Notes from Nick’s intro for bioinformatics on Thu 18 Aug Porecamp 2016

QC approaches

Issues

• read lengths, read number, data yield
• blast a few reads to see what it is

Software

• poretools
• poRe
• poreminion

Mapping vs Assembly

Issues

• might not have a reference
• consensus assembly may not capture the diversity in the system

Assembly better when have

• no references
• lots of repeats between query sequence and reference genome
• polymorphisms
• structural variations

Mapping-based approaches better when

• population-genetic studies of SNPs
• get high coverage and you get to see the alignments

Mapping

Mapping-related software

• nanook (QC of mapped reads, gives nice reads)
• [bwa] mem -x ont2d (http://bio-bwa.sourceforge.net/)
• smalt (used by class by illumina only far)
• blasr (written for PacBio)
• [graphmap] (https://github.com/isovic/graphmap)
• bowtie2 (Nick: optimised for short reads)
• geneious (wrapper for existing software)
• blast
• vicuna
• diamond (for short reads in protein space, an accelerated blastx, output can be input to megan)

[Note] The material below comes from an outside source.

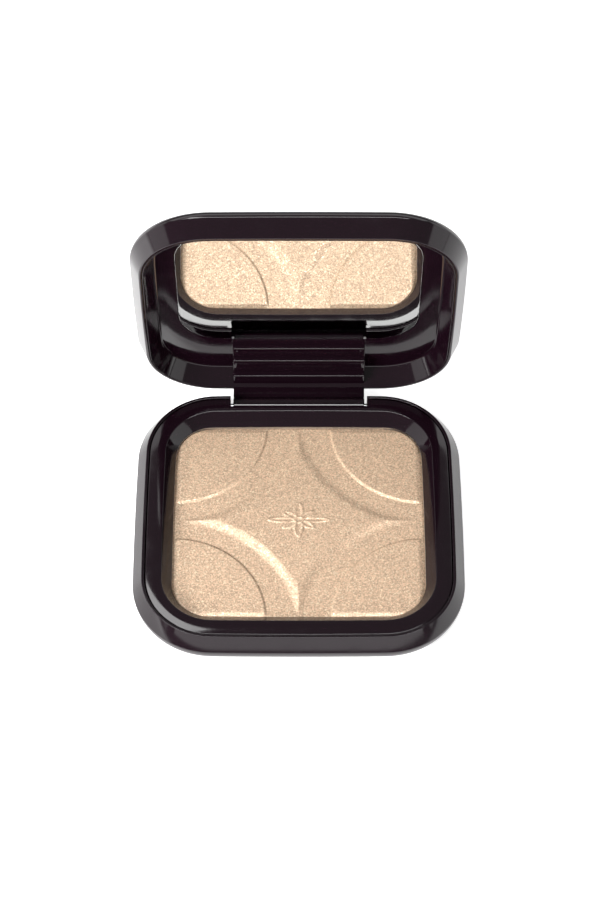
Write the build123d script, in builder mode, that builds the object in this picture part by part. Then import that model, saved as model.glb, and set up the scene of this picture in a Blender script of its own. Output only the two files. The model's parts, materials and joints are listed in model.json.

How to call variants after mapping?

• samtools mpileup
• GATK
• nanopolish

De novo assembly

How much data do you need for an assembly

• only really need 10x coverage (lambda-waterman statistics - how much data do you need to see every part of the genome at least once - for human, need about 7-8x coverage)

Assembler types

• OLC assemblers (overlap layout consensus, CANU best for nanopore)
• de Bruijn assemblers (uses k-mers)

Software

• CANU (new celera assembler for long reads)
• miniasm (OL (no consensus) assembly - very fast, but no correction stage)
• racon
• IDBA-UD
• busco (for eukaryotes)
• velvet (for short reads)
• ALLPATHS-LG

Research and development

• Jared working on getting near-perfect de novo genomes - want to get to 99.99999%

Typical de novo pathway

• nanopore reads -> de novo assembly -> de novo error correction -> polished assembly
• nanopore reads -> de novo assembly -> short-read error correction -> polished assembly
• nanopore reads -> CANU or miniasm -> assembly
• nanopore reads -> miniasm -> assembly -> racon -> polished assembly
• nanopore reads -> CANU or miniasm -> assembly -> assembly + events -> nanopolish -> polished assembly
• nanopore reads -> CANU or miniasm -> assembly -> assembly + short reads -> pilon -> polished assembly

Typical hybrid assembly pathway

• nanopore reads + illumina -> spades -> polished assembly

Species identification (taxonomic assignment of reads)

• kraken (WIMP is a Metrichor workflow based on kraken)
• megan (16S)
• MetaPhlAn

Genome Annotation

• prokka

CLIMB

Can download PoreCamp2016 CLIMB image, then run it on virtual box or Amazon services.

Q and A

Where do the short fragments come from in the read length distribution?

• Best theory is that it’s from the bead beating to break the cell wall of gram-positive bacteria and extract the DNA.